120    En outre, dans la mesure où l’argumentation avancée dans le cadre du cinquième moyen vise en réalité à démontrer que la décision litigieuse a été adoptée sur le fondement d’une appréciation insuffisante ou juridiquement erronée de la Commission, cette argumentation, ayant trait au bien-fondé de cette décision plutôt qu’à l’exigence de motivation en tant que formalité substantielle, doit être écartée au regard de la jurisprudence rappelée au point 115 du présent arrêt.

121    Il ressort de ce qui précède que le Tribunal n’a commis aucune erreur de droit en jugeant, aux points 110 à 126 de l’arrêt attaqué, que la décision litigieuse était motivée à suffisance de droit.

122    Enfin, il y a lieu de constater que Ryanair n’a avancé aucun argument susceptible de démontrer que le Tribunal a dénaturé des éléments de fait, au sens de la jurisprudence rappelée au point 35 du présent arrêt, en examinant le quatrième moyen du recours en première instance.

123    Il ressort de ce qui précède que le cinquième moyen doit être rejeté comme étant non fondé.

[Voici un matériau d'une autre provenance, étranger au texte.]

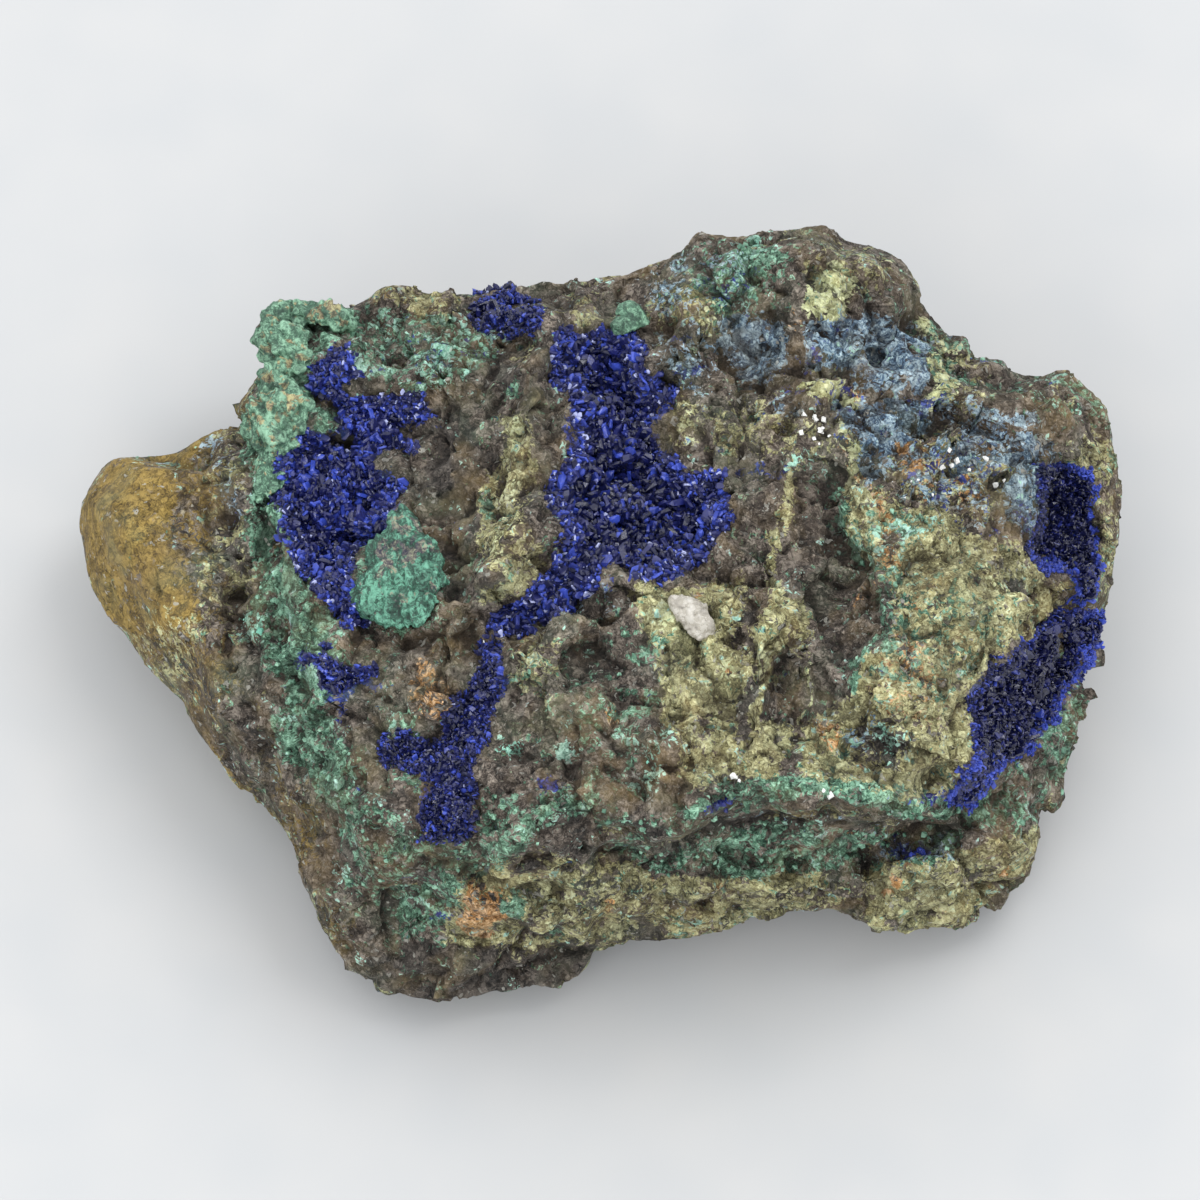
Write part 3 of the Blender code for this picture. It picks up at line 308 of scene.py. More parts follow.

124    Aucun des moyens invoqués par la requérante n’ayant été accueilli, il y a lieu de rejeter le pourvoi dans son intégralité.

 Sur les dépens

125    Aux termes de l’article 184, paragraphe 2, du règlement de procédure, lorsque le pourvoi n’est pas fondé, la Cour statue sur les dépens.

126    Aux termes de l’article 138, paragraphe 1, de ce règlement, applicable à la procédure de pourvoi en vertu de l’article 184, paragraphe 1, de celui-ci, toute partie qui succombe est condamnée aux dépens s’il est conclu en ce sens. La requérante ayant succombé en ses moyens et la Commission ayant conclu à la condamnation de celle-ci aux dépens, il y a lieu de la condamner à supporter les dépens afférents au présent pourvoi.

127    Conformément à l’article 184, paragraphe 4, du règlement de procédure, une partie intervenante en première instance qui participe à la phase écrite ou orale de la procédure devant la Cour peut être condamnée aux dépens. La Cour peut décider qu’elle supporte ses propres dépens. Par conséquent, le Royaume d’Espagne, la République française et la République de Finlande, parties intervenantes en première instance, ayant participé à la procédure devant la Cour, supporteront leurs propres dépens.

Par ces motifs, la Cour (quatrième chambre) déclare et arrête :

1)      Le pourvoi est rejeté.

2)      Ryanair DAC supporte, outre ses propres dépens, ceux exposés par la Commission européenne.

3)      Le Royaume d’Espagne, la République française et la République de Finlande supportent leurs propres dépens.

Signatures


*      Langue de procédure : l’anglais.